Маняхин: А государственное задание как выглядит? Это прям, как показывают во всяких фильмах про Советский Союз, снятых сейчас? Это такие тетеньки приходят из минкульта, накрывают стол красным кумачом, садятся и смотрят значит, и говорят: «Это убрать?»
Ефременко: Блин, это не так. Это было бы круто, если было так. Я бы тоже нашла еще одно пространство для какого-то интересного опыта. Совсем не так. Просто у тебя написано, что вы должны поставить один спектакль по русской классике, один спектакль по зарубежной классике, один спектакль по современной драматургии, детский спектакль.

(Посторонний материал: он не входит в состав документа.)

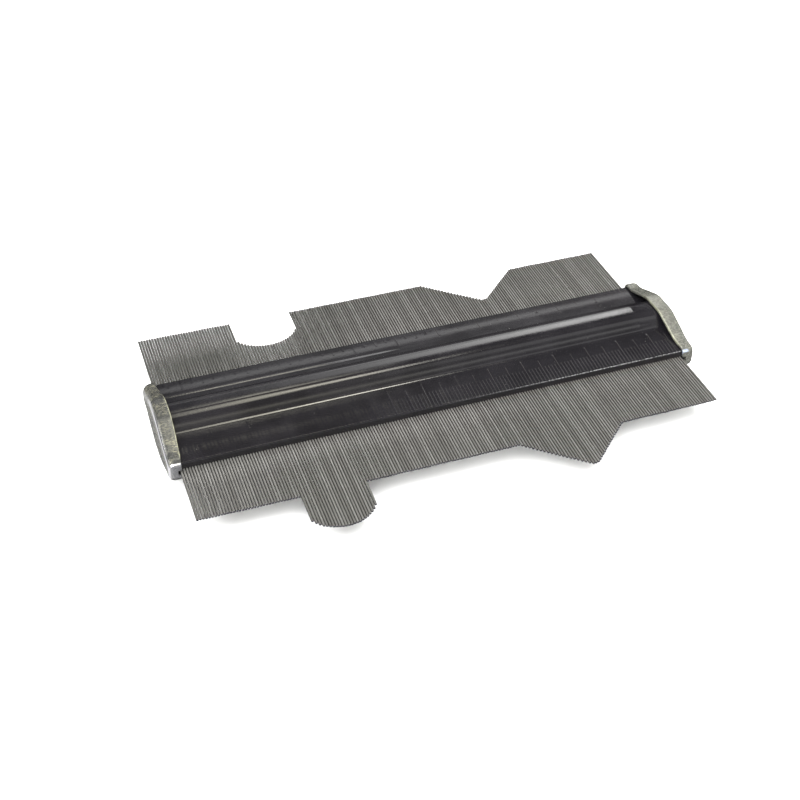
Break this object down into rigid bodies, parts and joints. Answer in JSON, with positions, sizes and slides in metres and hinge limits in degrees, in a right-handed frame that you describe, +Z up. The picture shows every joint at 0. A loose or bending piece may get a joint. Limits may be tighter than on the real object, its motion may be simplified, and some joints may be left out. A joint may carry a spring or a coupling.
{
  "type": "contour gauge",
  "caption": "Contour gauge that copies a profile with a row of sliding steel needles held between two black pressed covers with metal end caps",
  "frame": {"origin": "centre of the housing in X and Y, at the level of the two flats on the end caps that it rests on", "axes": "X runs along the housing, Y along the needles towards the back edge of the picture, Z up, square to the needle row"},
  "size_m": [0.1536, 0.0943, 0.0152],
  "materials": {
    "lacquer": "glossy black lacquer on pressed steel",
    "cap_steel": "pressed steel, plated and lightly polished",
    "needle_steel": "drawn steel wire",
    "block_steel": "plain milled steel",
    "spring_steel": "blued spring strip",
    "felt": "pressed grey felt"
  },
  "bodies": {
    "housing": {"top_cover": "lacquer", "bottom_cover": "lacquer", "left_end_cap": "cap_steel", "right_end_cap": "cap_steel", "left_spacer_block": "block_steel", "right_spacer_block": "block_steel", "top_felt_strip": "felt", "bottom_felt_strip": "felt", "top_wave_spring": "spring_steel", "bottom_wave_spring": "spring_steel"},
    "needles_01": {"needles_01": "needle_steel"},
    "needles_02": {"needles_02": "needle_steel"},
    "needles_03": {"needles_03": "needle_steel"},
    "needles_04": {"needles_04": "needle_steel"},
    "needles_05": {"needles_05": "needle_steel"},
    "needles_06": {"needles_06": "needle_steel"},
    "needles_07": {"needles_07": "needle_steel"},
    "needles_08": {"needles_08": "needle_steel"},
    "needles_09": {"needles_09": "needle_steel"},
    "needles_10": {"needles_10": "needle_steel"},
    "needles_11": {"needles_11": "needle_steel"},
    "needles_12": {"needles_12": "needle_steel"},
    "needles_13": {"needles_13": "needle_steel"},
    "needles_14": {"needles_14": "needle_steel"},
    "needles_15": {"needles_15": "needle_steel"},
    "needles_16": {"needles_16": "needle_steel"},
    "needles_17": {"needles_17": "needle_steel"},
    "needles_18": {"needles_18": "needle_steel"},
    "needles_19": {"needles_19": "needle_steel"},
    "needles_20": {"needles_20": "needle_steel"},
    "needles_21": {"needles_21": "needle_steel"},
    "needles_22": {"needles_22": "needle_steel"},
    "needles_23": {"needles_23": "needle_steel"},
    "needles_24": {"needles_24": "needle_steel"},
    "needles_25": {"needles_25": "needle_steel"},
    "needles_26": {"needles_26": "needle_steel"},
    "needles_27": {"needles_27": "needle_steel"},
    "needles_28": {"needles_28": "needle_steel"},
    "needles_29": {"needles_29": "needle_steel"},
    "needles_30": {"needles_30": "needle_steel"},
    "needles_31": {"needles_31": "needle_steel"},
    "needles_32": {"needles_32": "needle_steel"},
    "needles_33": {"needles_33": "needle_steel"},
    "needles_34": {"needles_34": "needle_steel"},
    "needles_35": {"needles_35": "needle_steel"},
    "needles_36": {"needles_36": "needle_steel"},
    "needles_37": {"needles_37": "needle_steel"},
    "needles_38": {"needles_38": "needle_steel"},
    "needles_39": {"needles_39": "needle_steel"},
    "needles_40": {"needles_40": "needle_steel"},
    "needles_41": {"needles_41": "needle_steel"},
    "needles_42": {"needles_42": "needle_steel"},
    "needles_43": {"needles_43": "needle_steel"},
    "needles_44": {"needles_44": "needle_steel"},
    "needles_45": {"needles_45": "needle_steel"},
    "needles_46": {"needles_46": "needle_steel"},
    "needles_47": {"needles_47": "needle_steel"}
  },
  "joints": [
    {"name": "needles_01_slide", "type": "slide", "parent": "housing", "child": "needles_01", "axis": [0.0081, 1, 0], "range_m": [-0.02331, 0.01858]},
    {"name": "needles_02_slide", "type": "slide", "parent": "housing", "child": "needles_02", "axis": [0.0085, 1, 0], "range_m": [-0.02331, 0.01861]},
    {"name": "needles_03_slide", "type": "slide", "parent": "housing", "child": "needles_03", "axis": [0.0088, 1, 0], "range_m": [-0.02334, 0.01859]},
    {"name": "needles_04_slide", "type": "slide", "parent": "housing", "child": "needles_04", "axis": [0.0092, 1, 0], "range_m": [-0.02326, 0.01862]},
    {"name": "needles_05_slide", "type": "slide", "parent": "housing", "child": "needles_05", "axis": [0.0095, 1, 0], "range_m": [-0.02319, 0.01871]},
    {"name": "needles_06_slide", "type": "slide", "parent": "housing", "child": "needles_06", "axis": [0.0098, 1, 0], "range_m": [-0.02317, 0.01875]},
    {"name": "needles_07_slide", "type": "slide", "parent": "housing", "child": "needles_07", "axis": [0.0108, 0.9999, 0], "range_m": [-0.02319, 0.01873]},
    {"name": "needles_08_slide", "type": "slide", "parent": "housing", "child": "needles_08", "axis": [0.0121, 0.9999, 0], "range_m": [-0.02313, 0.01878]},
    {"name": "needles_09_slide", "type": "slide", "parent": "housing", "child": "needles_09", "axis": [0.0135, 0.9999, 0], "range_m": [-0.0134, 0.01892]},
    {"name": "needles_10_slide", "type": "slide", "parent": "housing", "child": "needles_10", "axis": [0.0149, 0.9999, 0], "range_m": [-0.01053, 0.02962]},
    {"name": "needles_11_slide", "type": "slide", "parent": "housing", "child": "needles_11", "axis": [0.0163, 0.9999, 0], "range_m": [-0.00936, 0.03186]},
    {"name": "needles_12_slide", "type": "slide", "parent": "housing", "child": "needles_12", "axis": [0.0176, 0.9998, 0], "range_m": [-0.00905, 0.03283]},
    {"name": "needles_13_slide", "type": "slide", "parent": "housing", "child": "needles_13", "axis": [0.019, 0.9998, 0], "range_m": [-0.0092, 0.03215]},
    {"name": "needles_14_slide", "type": "slide", "parent": "housing", "child": "needles_14", "axis": [0.0204, 0.9998, 0], "range_m": [-0.01017, 0.03019]},
    {"name": "needles_15_slide", "type": "slide", "parent": "housing", "child": "needles_15", "axis": [0.0211, 0.9998, 0], "range_m": [-0.01265, 0.01889]},
    {"name": "needles_16_slide", "type": "slide", "parent": "housing", "child": "needles_16", "axis": [0.0212, 0.9998, 0], "range_m": [-0.02304, 0.01887]},
    {"name": "needles_17_slide", "type": "slide", "parent": "housing", "child": "needles_17", "axis": [0.0213, 0.9998, 0], "range_m": [-0.02303, 0.01888]},
    {"name": "needles_18_slide", "type": "slide", "parent": "housing", "child": "needles_18", "axis": [0.0214, 0.9998, 0], "range_m": [-0.02312, 0.01882]},
    {"name": "needles_19_slide", "type": "slide", "parent": "housing", "child": "needles_19", "axis": [0.0216, 0.9998, 0], "range_m": [-0.02309, 0.01883]},
    {"name": "needles_20_slide", "type": "slide", "parent": "housing", "child": "needles_20", "axis": [0.0217, 0.9998, 0], "range_m": [-0.02302, 0.01892]},
    {"name": "needles_21_slide", "type": "slide", "parent": "housing", "child": "needles_21", "axis": [0.0218, 0.9998, 0], "range_m": [-0.02307, 0.01885]},
    {"name": "needles_22_slide", "type": "slide", "parent": "housing", "child": "needles_22", "axis": [0.0219, 0.9998, 0], "range_m": [-0.02311, 0.01883]},
    {"name": "needles_23_slide", "type": "slide", "parent": "housing", "child": "needles_23", "axis": [0.0216, 0.9998, 0], "range_m": [-0.02303, 0.01887]},
    {"name": "needles_24_slide", "type": "slide", "parent": "housing", "child": "needles_24", "axis": [0.0208, 0.9998, 0], "range_m": [-0.02302, 0.01889]},
    {"name": "needles_25_slide", "type": "slide", "parent": "housing", "child": "needles_25", "axis": [0.0201, 0.9998, 0], "range_m": [-0.02308, 0.01883]},
    {"name": "needles_26_slide", "type": "slide", "parent": "housing", "child": "needles_26", "axis": [0.0193, 0.9998, 0], "range_m": [-0.0231, 0.01881]},
    {"name": "needles_27_slide", "type": "slide", "parent": "housing", "child": "needles_27", "axis": [0.0186, 0.9998, 0], "range_m": [-0.02304, 0.01886]},
    {"name": "needles_28_slide", "type": "slide", "parent": "housing", "child": "needles_28", "axis": [0.0178, 0.9998, 0], "range_m": [-0.02303, 0.01889]},
    {"name": "needles_29_slide", "type": "slide", "parent": "housing", "child": "needles_29", "axis": [0.0171, 0.9999, 0], "range_m": [-0.02117, 0.01889]},
    {"name": "needles_30_slide", "type": "slide", "parent": "housing", "child": "needles_30", "axis": [0.0164, 0.9999, 0], "range_m": [-0.01844, 0.02148]},
    {"name": "needles_31_slide", "type": "slide", "parent": "housing", "child": "needles_31", "axis": [0.0156, 0.9999, 0], "range_m": [-0.01563, 0.02432]},
    {"name": "needles_32_slide", "type": "slide", "parent": "housing", "child": "needles_32", "axis": [0.0149, 0.9999, 0], "range_m": [-0.01305, 0.02698]},
    {"name": "needles_33_slide", "type": "slide", "parent": "housing", "child": "needles_33", "axis": [0.0141, 0.9999, 0], "range_m": [-0.01037, 0.02961]},
    {"name": "needles_34_slide", "type": "slide", "parent": "housing", "child": "needles_34", "axis": [0.0134, 0.9999, 0], "range_m": [-0.00979, 0.03127]},
    {"name": "needles_35_slide", "type": "slide", "parent": "housing", "child": "needles_35", "axis": [0.0126, 0.9999, 0], "range_m": [-0.01155, 0.02814]},
    {"name": "needles_36_slide", "type": "slide", "parent": "housing", "child": "needles_36", "axis": [0.0119, 0.9999, 0], "range_m": [-0.0146, 0.02505]},
    {"name": "needles_37_slide", "type": "slide", "parent": "housing", "child": "needles_37", "axis": [0.0111, 0.9999, 0], "range_m": [-0.01771, 0.022]},
    {"name": "needles_38_slide", "type": "slide", "parent": "housing", "child": "needles_38", "axis": [0.0104, 0.9999, 0], "range_m": [-0.02081, 0.01945]},
    {"name": "needles_39_slide", "type": "slide", "parent": "housing", "child": "needles_39", "axis": [0.0096, 1, 0], "range_m": [-0.02248, 0.01945]},
    {"name": "needles_40_slide", "type": "slide", "parent": "housing", "child": "needles_40", "axis": [0.0088, 1, 0], "range_m": [-0.02255, 0.01939]},
    {"name": "needles_41_slide", "type": "slide", "parent": "housing", "child": "needles_41", "axis": [0.008, 1, 0], "range_m": [-0.02255, 0.01937]},
    {"name": "needles_42_slide", "type": "slide", "parent": "housing", "child": "needles_42", "axis": [0.0073, 1, 0], "range_m": [-0.02246, 0.01947]},
    {"name": "needles_43_slide", "type": "slide", "parent": "housing", "child": "needles_43", "axis": [0.0065, 1, 0], "range_m": [-0.0225, 0.01942]},
    {"name": "needles_44_slide", "type": "slide", "parent": "housing", "child": "needles_44", "axis": [0.0057, 1, 0], "range_m": [-0.02255, 0.01938]},
    {"name": "needles_45_slide", "type": "slide", "parent": "housing", "child": "needles_45", "axis": [0.0049, 1, 0], "range_m": [-0.02249, 0.0194]},
    {"name": "needles_46_slide", "type": "slide", "parent": "housing", "child": "needles_46", "axis": [0.0041, 1, 0], "range_m": [-0.02247, 0.01945]},
    {"name": "needles_47_slide", "type": "slide", "parent": "housing", "child": "needles_47", "axis": [0.0034, 1, 0], "range_m": [-0.02251, 0.0194]}
  ]
}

У нас есть законодательство, которое в какой-то мере можно считать цензурой. Нельзя использовать слова матерные, нельзя курить на сцене, нужно защищать детей от информации, вся эта маркировка «18+», «16+» и так далее. Но в целом в моей практике впрямую я ни разу не встречалась внутри своего процесса с давлением типа «не привози на фестиваль такой-то спектакль». Не было такого.
Хотя я не испытываю иллюзий: что-то считается удобным, что-то считается неудобным, что-то может трактоваться, как страшный эксперимент. Поэтому чаще всего люди, связанные с государством, не приходят на какие-то спектакли от греха подальше. Но это не относится, кстати, к нынешнему министру культуры [Наталье Ярославцевой]. Она вообще на все ходит, она как-то активно очень все смотрит. Например, в этом смысле мне эта открытость нравится. А то, что, например, ограничивают детей от информации, вот эта формулировочка прикольнейшая.
Маняхин: Это понятно. Это у нас у всех такая проблема будет и государственная или негосударственная. Эта цензура достанет тебя везде.
Циплаков: Хочу коротко добавить про цензуру, что очень яркая иллюстрация закона о мате есть в прекрасном, по-моему, спектакле вышеупомянутого Мити Егорова в «Красном Факеле» «Довлатов.Анекдоты». Собственно говоря, это биографический спектакль про Довлатова, где описываются все его войны с советским режимом и как раз-таки цензуру. И в конце играет песня Бориса Гребенщикова. Она так иллюстративно звучит вот с этим вот запикиванием, и как-то действительно улыбочка растягивается. Поэтому иногда эти ограничения просто добавляют еще один слой иронии.